Now let \(\epsilon(t)\) be a time-dependent infinitesimal in \(\eqref{eq_functional_infinitesimal_variation_of_field}\). Then we can calculate \(\delta I\) under such variation as follows

\begin{align*} \delta I &= \ifrak \sum_n \int dt \int d^3 x \left( \frac{\delta L}{\delta \Psi_n(t, \xbf)} \epsilon(t) \Fscr_n(t, \xbf) + \frac{\delta L}{\delta \dot{\Psi}_n(t, \xbf)} \frac{d}{dt} \big( \epsilon(t) \Fscr_n(t, \xbf) \big) \right) \\ &= \ifrak \sum_n \int dt \int d^3 x~\frac{\delta L}{\delta \dot{\Psi}_n(t, \xbf)} \dot{\epsilon}(t) \Fscr_n(t, \xbf) \end{align*}

Comparing with \(\eqref{eq_variation_of_action_by_functional_deformation}\), we can derive an explicit formula for the conserved quantity as follows

\begin{equation} F = -\ifrak \sum_n \int d^3 x~\frac{\delta L}{\delta \dot{\Psi}_n(t, \xbf)} \Fscr_n(t, \xbf) \label{eq_lagrangian_preserving_symmetry_conserved_quantity} \end{equation}

Indeed, one can verify directly that \(\dot{F}(t) = 0\) using \(\eqref{eq_stationary_lagrangian}\) together with the field equations \(\eqref{eq_general_lagrangian_conjugate_pi}\) and \(\eqref{eq_equation_of_motion_for_fields}\).

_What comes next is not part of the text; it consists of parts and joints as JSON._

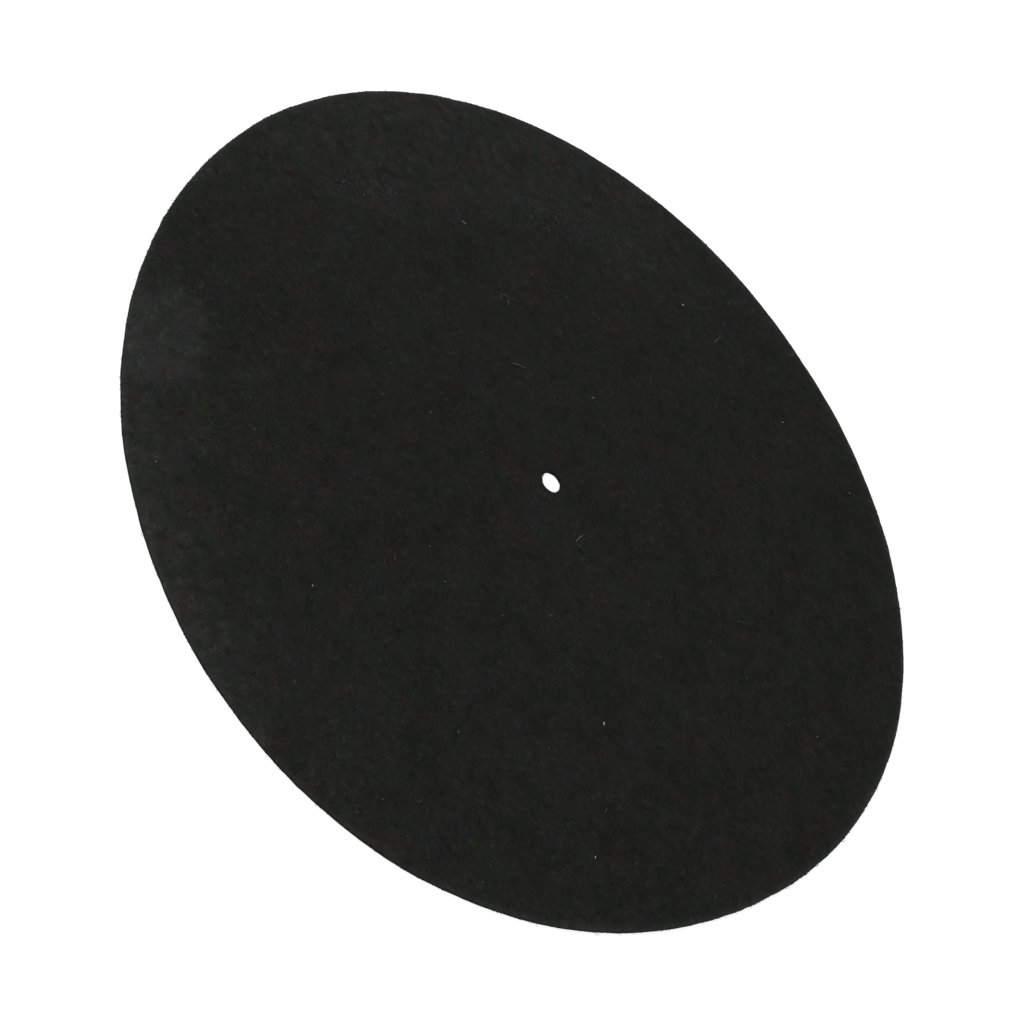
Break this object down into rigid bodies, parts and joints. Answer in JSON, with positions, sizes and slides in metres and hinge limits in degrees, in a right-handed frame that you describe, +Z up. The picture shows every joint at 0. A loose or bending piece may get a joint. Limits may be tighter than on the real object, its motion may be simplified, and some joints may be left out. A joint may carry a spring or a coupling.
{
  "type": "turntable platter mat",
  "caption": "Thin round mat of dark pressed felt with a central spindle hole, laid on a turntable platter to carry the record.",
  "frame": {"origin": "centre of the underside, on the axis of the spindle hole", "axes": "+Z up, along the axis of the spindle hole, from the underside to the record face"},
  "size_m": [0.3, 0.3, 0.0015],
  "materials": {
    "felt": "near-black pressed felt with a short matted nap, dead matt"
  },
  "bodies": {
    "root": {"felt_mat": "felt"}
  },
  "joints": []
}
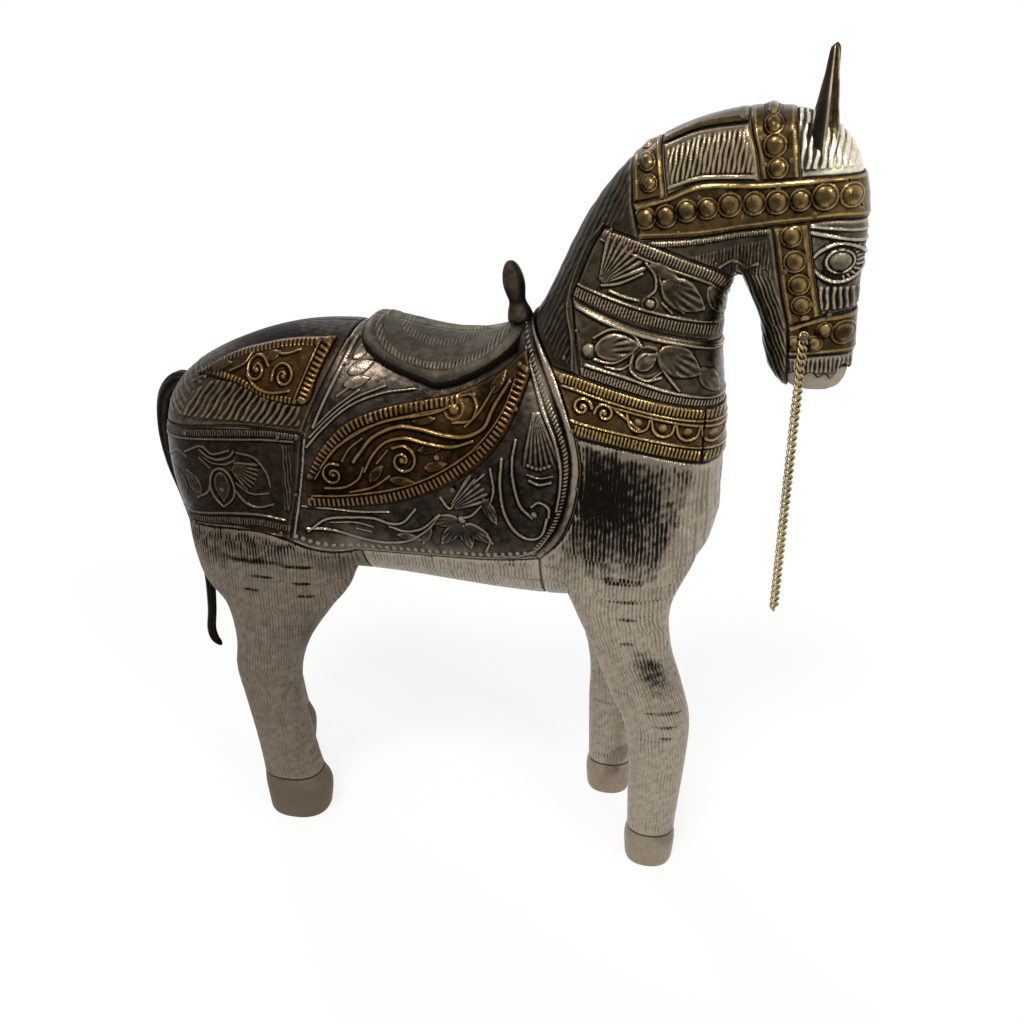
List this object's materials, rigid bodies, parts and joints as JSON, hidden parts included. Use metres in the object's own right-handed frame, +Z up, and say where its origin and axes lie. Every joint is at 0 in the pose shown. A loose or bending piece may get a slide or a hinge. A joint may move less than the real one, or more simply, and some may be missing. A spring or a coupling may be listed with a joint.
{
  "type": "carved horse figurine",
  "caption": "Standing carved wooden horse clad in hammered white metal and brass sheet, with saddle, cast tail, ears and a hanging curb chain.",
  "frame": {"origin": "on the floor under the middle of the horse's bounding box", "axes": "+X towards the nose, +Y towards the horse's left, +Z up"},
  "size_m": [0.245, 0.063, 0.2799],
  "materials": {
    "carved_wood": "bare carved hardwood",
    "white_metal": "hammered and chased, tarnished in the hollows",
    "brass_sheet": "embossed, old and brown in the hollows",
    "dark_bronze": "dark cast bronze",
    "gilt_chain": "worn gilt curb chain"
  },
  "bodies": {
    "horse": {"wooden_core": "carved_wood", "wooden_leg_fore_right": "carved_wood", "wooden_leg_hind_right": "carved_wood", "wooden_leg_fore_left": "carved_wood", "wooden_leg_hind_left": "carved_wood", "crown_plate_right": "white_metal", "nape_plate_right": "white_metal", "face_plate_right": "white_metal", "jaw_plate_right": "white_metal", "upper_neck_plate_right": "white_metal", "lower_neck_plate_right": "white_metal", "mane_plate_right": "white_metal", "shoulder_plate_right": "white_metal", "belly_plate_right": "white_metal", "haunch_plate_right": "white_metal", "thigh_band_right": "white_metal", "rump_plate_right": "white_metal", "saddle_cloth_right": "white_metal", "saddle_seat_right": "white_metal", "crown_plate_left": "white_metal", "nape_plate_left": "white_metal", "face_plate_left": "white_metal", "jaw_plate_left": "white_metal", "upper_neck_plate_left": "white_metal", "lower_neck_plate_left": "white_metal", "mane_plate_left": "white_metal", "shoulder_plate_left": "white_metal", "belly_plate_left": "white_metal", "haunch_plate_left": "white_metal", "thigh_band_left": "white_metal", "rump_plate_left": "white_metal", "saddle_cloth_left": "white_metal", "saddle_seat_left": "white_metal", "muzzle_plate": "white_metal", "hoof_cap_fore_right": "white_metal", "hoof_cap_hind_right": "white_metal", "hoof_cap_fore_left": "white_metal", "hoof_cap_hind_left": "white_metal", "cheek_strap_right": "brass_sheet", "saddle_leaf_right": "brass_sheet", "crupper_right": "brass_sheet", "breast_band_right": "brass_sheet", "cheek_strap_left": "brass_sheet", "saddle_leaf_left": "brass_sheet", "crupper_left": "brass_sheet", "breast_band_left": "brass_sheet", "brow_band": "brass_sheet", "nape_strap": "brass_sheet", "mane_strip": "brass_sheet", "poll_strap": "brass_sheet", "nose_band": "brass_sheet", "ear_right": "dark_bronze", "ear_left": "dark_bronze", "tail": "dark_bronze", "saddle_pommel": "dark_bronze", "bit_nail": "brass_sheet"},
    "chain_1": {"rein_chain_1": "gilt_chain"},
    "chain_2": {"rein_chain_2": "gilt_chain"},
    "chain_3": {"rein_chain_3": "gilt_chain"},
    "chain_4": {"rein_chain_4": "gilt_chain"}
  },
  "joints": [
    {"name": "chain_1_swing", "type": "hinge", "parent": "horse", "child": "chain_1", "pos_m": [0.1054, -0.01645, 0.1994], "axis": [0, 1, 0], "range_deg": [-60, 12]},
    {"name": "chain_2_swing", "type": "hinge", "parent": "chain_1", "child": "chain_2", "pos_m": [0.1054, -0.01645, 0.17655], "axis": [1, 0, 0], "range_deg": [-24, 24]},
    {"name": "chain_3_swing", "type": "hinge", "parent": "chain_2", "child": "chain_3", "pos_m": [0.1054, -0.01645, 0.15155], "axis": [0, -1, 0], "range_deg": [-10, 24]},
    {"name": "chain_4_swing", "type": "hinge", "parent": "chain_3", "child": "chain_4", "pos_m": [0.1054, -0.01645, 0.12875], "axis": [1, 0, 0], "range_deg": [-24, 24]}
  ]
}
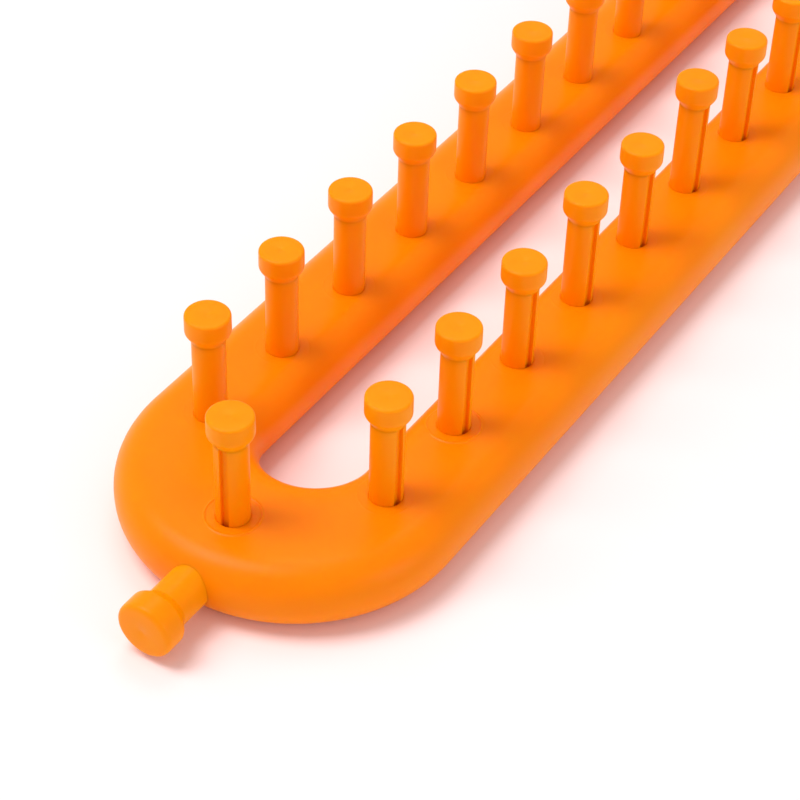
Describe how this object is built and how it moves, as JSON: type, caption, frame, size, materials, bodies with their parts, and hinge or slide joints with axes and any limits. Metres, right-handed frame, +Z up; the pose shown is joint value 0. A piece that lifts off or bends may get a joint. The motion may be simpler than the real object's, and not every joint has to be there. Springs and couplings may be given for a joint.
{
  "type": "knitting loom",
  "caption": "Long oval knitting loom: a slotted plastic ring rail with headed pull-out pegs along both sides and round the ends, and a level anchor peg at one end.",
  "frame": {"origin": "on the surface the loom rests on, at the middle of its bounding box, anchor peg included", "axes": "+X along the loom, away from the end with the anchor peg; +Y towards the left row; +Z up, out of the rail along the upright pegs"},
  "size_m": [0.2463, 0.0498, 0.0296],
  "materials": {
    "frame_plastic": "satin",
    "peg_plastic": "satin",
    "anchor_plastic": "satin"
  },
  "bodies": {
    "frame": {"frame": "frame_plastic"},
    "peg_left_01": {"peg_left_01": "peg_plastic"},
    "peg_left_02": {"peg_left_02": "peg_plastic"},
    "peg_left_03": {"peg_left_03": "peg_plastic"},
    "peg_left_04": {"peg_left_04": "peg_plastic"},
    "peg_left_05": {"peg_left_05": "peg_plastic"},
    "peg_left_06": {"peg_left_06": "peg_plastic"},
    "peg_left_07": {"peg_left_07": "peg_plastic"},
    "peg_left_08": {"peg_left_08": "peg_plastic"},
    "peg_left_09": {"peg_left_09": "peg_plastic"},
    "peg_left_10": {"peg_left_10": "peg_plastic"},
    "peg_left_11": {"peg_left_11": "peg_plastic"},
    "peg_left_12": {"peg_left_12": "peg_plastic"},
    "peg_right_01": {"peg_right_01": "peg_plastic"},
    "peg_right_02": {"peg_right_02": "peg_plastic"},
    "peg_right_03": {"peg_right_03": "peg_plastic"},
    "peg_right_04": {"peg_right_04": "peg_plastic"},
    "peg_right_05": {"peg_right_05": "peg_plastic"},
    "peg_right_06": {"peg_right_06": "peg_plastic"},
    "peg_right_07": {"peg_right_07": "peg_plastic"},
    "peg_right_08": {"peg_right_08": "peg_plastic"},
    "peg_right_09": {"peg_right_09": "peg_plastic"},
    "peg_right_10": {"peg_right_10": "peg_plastic"},
    "peg_right_11": {"peg_right_11": "peg_plastic"},
    "peg_right_12": {"peg_right_12": "peg_plastic"},
    "peg_end_near": {"peg_end_near": "peg_plastic"},
    "peg_end_far": {"peg_end_far": "peg_plastic"},
    "anchor_peg": {"anchor_peg": "anchor_plastic"}
  },
  "joints": [
    {"name": "peg_left_01_pull", "type": "slide", "parent": "frame", "child": "peg_left_01", "axis": [0, 0, 1], "range_m": [0, 0.0083]},
    {"name": "peg_left_02_pull", "type": "slide", "parent": "frame", "child": "peg_left_02", "axis": [0, 0, 1], "range_m": [0, 0.0083]},
    {"name": "peg_left_03_pull", "type": "slide", "parent": "frame", "child": "peg_left_03", "axis": [0, 0, 1], "range_m": [0, 0.0083]},
    {"name": "peg_left_04_pull", "type": "slide", "parent": "frame", "child": "peg_left_04", "axis": [0, 0, 1], "range_m": [0, 0.0083]},
    {"name": "peg_left_05_pull", "type": "slide", "parent": "frame", "child": "peg_left_05", "axis": [0, 0, 1], "range_m": [0, 0.0083]},
    {"name": "peg_left_06_pull", "type": "slide", "parent": "frame", "child": "peg_left_06", "axis": [0, 0, 1], "range_m": [0, 0.0083]},
    {"name": "peg_left_07_pull", "type": "slide", "parent": "frame", "child": "peg_left_07", "axis": [0, 0, 1], "range_m": [0, 0.0083]},
    {"name": "peg_left_08_pull", "type": "slide", "parent": "frame", "child": "peg_left_08", "axis": [0, 0, 1], "range_m": [0, 0.0083]},
    {"name": "peg_left_09_pull", "type": "slide", "parent": "frame", "child": "peg_left_09", "axis": [0, 0, 1], "range_m": [0, 0.0083]},
    {"name": "peg_left_10_pull", "type": "slide", "parent": "frame", "child": "peg_left_10", "axis": [0, 0, 1], "range_m": [0, 0.0083]},
    {"name": "peg_left_11_pull", "type": "slide", "parent": "frame", "child": "peg_left_11", "axis": [0, 0, 1], "range_m": [0, 0.0083]},
    {"name": "peg_left_12_pull", "type": "slide", "parent": "frame", "child": "peg_left_12", "axis": [0, 0, 1], "range_m": [0, 0.0083]},
    {"name": "peg_right_01_pull", "type": "slide", "parent": "frame", "child": "peg_right_01", "axis": [0, 0, 1], "range_m": [0, 0.0083]},
    {"name": "peg_right_02_pull", "type": "slide", "parent": "frame", "child": "peg_right_02", "axis": [0, 0, 1], "range_m": [0, 0.0083]},
    {"name": "peg_right_03_pull", "type": "slide", "parent": "frame", "child": "peg_right_03", "axis": [0, 0, 1], "range_m": [0, 0.0083]},
    {"name": "peg_right_04_pull", "type": "slide", "parent": "frame", "child": "peg_right_04", "axis": [0, 0, 1], "range_m": [-0.0013, 0.007]},
    {"name": "peg_right_05_pull", "type": "slide", "parent": "frame", "child": "peg_right_05", "axis": [0, 0, 1], "range_m": [0, 0.0083]},
    {"name": "peg_right_06_pull", "type": "slide", "parent": "frame", "child": "peg_right_06", "axis": [0, 0, 1], "range_m": [-0.0021, 0.0062]},
    {"name": "peg_right_07_pull", "type": "slide", "parent": "frame", "child": "peg_right_07", "axis": [0, 0, 1], "range_m": [-0.0005, 0.0078]},
    {"name": "peg_right_08_pull", "type": "slide", "parent": "frame", "child": "peg_right_08", "axis": [0, 0, 1], "range_m": [0, 0.0083]},
    {"name": "peg_right_09_pull", "type": "slide", "parent": "frame", "child": "peg_right_09", "axis": [0, 0, 1], "range_m": [0, 0.0083]},
    {"name": "peg_right_10_pull", "type": "slide", "parent": "frame", "child": "peg_right_10", "axis": [0, 0, 1], "range_m": [0, 0.0083]},
    {"name": "peg_right_11_pull", "type": "slide", "parent": "frame", "child": "peg_right_11", "axis": [0, 0, 1], "range_m": [0, 0.0083]},
    {"name": "peg_right_12_pull", "type": "slide", "parent": "frame", "child": "peg_right_12", "axis": [0, 0, 1], "range_m": [0, 0.0083]},
    {"name": "peg_end_near_pull", "type": "slide", "parent": "frame", "child": "peg_end_near", "axis": [0, 0, 1], "range_m": [0, 0.0083]},
    {"name": "peg_end_far_pull", "type": "slide", "parent": "frame", "child": "peg_end_far", "axis": [0, 0, 1], "range_m": [0, 0.0083]},
    {"name": "anchor_peg_pull", "type": "slide", "parent": "frame", "child": "anchor_peg", "axis": [-1, 0, 0], "range_m": [0, 0.0067]}
  ]
}
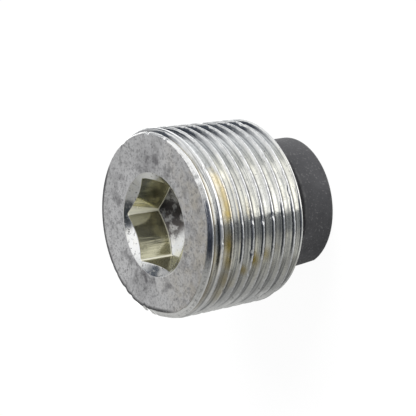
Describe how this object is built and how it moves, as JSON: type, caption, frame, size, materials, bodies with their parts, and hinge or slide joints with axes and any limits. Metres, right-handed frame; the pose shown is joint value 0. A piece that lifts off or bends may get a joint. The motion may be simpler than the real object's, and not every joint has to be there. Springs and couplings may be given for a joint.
{
  "type": "magnetic drain plug",
  "caption": "Taper-threaded hexagon socket drain plug with a disc magnet on its inner end, for an oil sump, gearbox or axle port.",
  "frame": {"origin": "on the plug's axis, in the plane of the magnet's end, which the plug stands on", "axes": "+Z along the plug's axis, from the magnet to the socket face; a corner of the hexagon socket points along +X"},
  "size_m": [0.0268, 0.0268, 0.0245],
  "materials": {
    "zinc_plated_steel": "bright zinc plating, turned and lightly worn",
    "adhesive": "dark cured adhesive",
    "ferrite": "matte pressed ferrite"
  },
  "bodies": {
    "root": {"plug_body": "zinc_plated_steel", "bond_line": "adhesive", "magnet": "ferrite"}
  },
  "joints": []
}
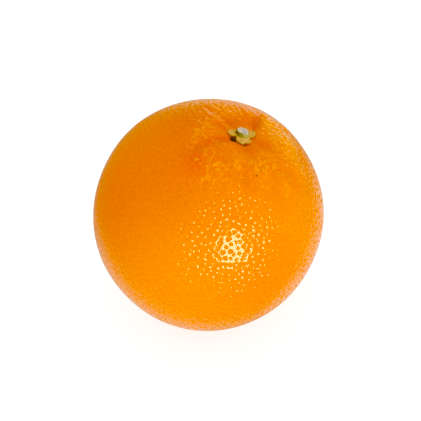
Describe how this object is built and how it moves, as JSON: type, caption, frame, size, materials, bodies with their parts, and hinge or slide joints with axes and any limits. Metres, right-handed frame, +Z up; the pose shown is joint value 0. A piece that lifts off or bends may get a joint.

Lagrangian-density-preserving symmetry

Taking the previous assumption further, let’s impose the even stronger condition that the Lagrangian density is invariant under \(\eqref{eq_infinitesimal_variation_of_field}\). It means that

\begin{equation} \delta \Lscr = \ifrak \epsilon \sum_n \left( \frac{\delta \Lscr}{\delta \Psi_n(x)} \Fscr_n(x) + \frac{\delta \Lscr}{\delta (\p_{\mu} \Psi_n(x))} \p_{\mu} \Fscr_n(x) \right) = 0 \label{eq_stationary_lagrangian_density} \end{equation}

Now under \(\eqref{eq_functional_infinitesimal_variation_of_field}\), we can calculate the variation of the action as follows

\begin{align*} \delta I &= \ifrak \sum_n \int d^4 x~\left( \frac{\delta \Lscr}{\delta \Psi_n(x)} \epsilon(x) \Fscr_n(x) + \frac{\delta \Lscr}{\delta (\p_{\mu} \Psi_n(x))} \p_{\mu} \big( \epsilon(x) \Fscr_n(x) \big) \right) \\ &= \ifrak \sum_n \int d^4 x~\frac{\delta \Lscr}{\delta (\p_{\mu} \Psi_n(x))} \Fscr_n(x) \p_{\mu}\epsilon(x) \end{align*}

Comparing with \(\eqref{eq_variation_of_action_by_functional_deformation}\) as before, we can derive an explicit formula for the conserved current as follows

\begin{equation} J^{\mu}(x) = -\ifrak \sum_n \frac{\delta \Lscr}{\delta (\p_{\mu} \Psi_n(x))} \Fscr_n(x) \label{eq_lagrangian_density_preserving_symmetry_conserved_density} \end{equation}

Once again, one can directly verify that \(\p_{\mu} J^{\mu}(x) = 0\) using \(\eqref{eq_stationary_lagrangian_density}\) together with the Euler-Lagrange equation \(\eqref{eq_euler_lagrange}\).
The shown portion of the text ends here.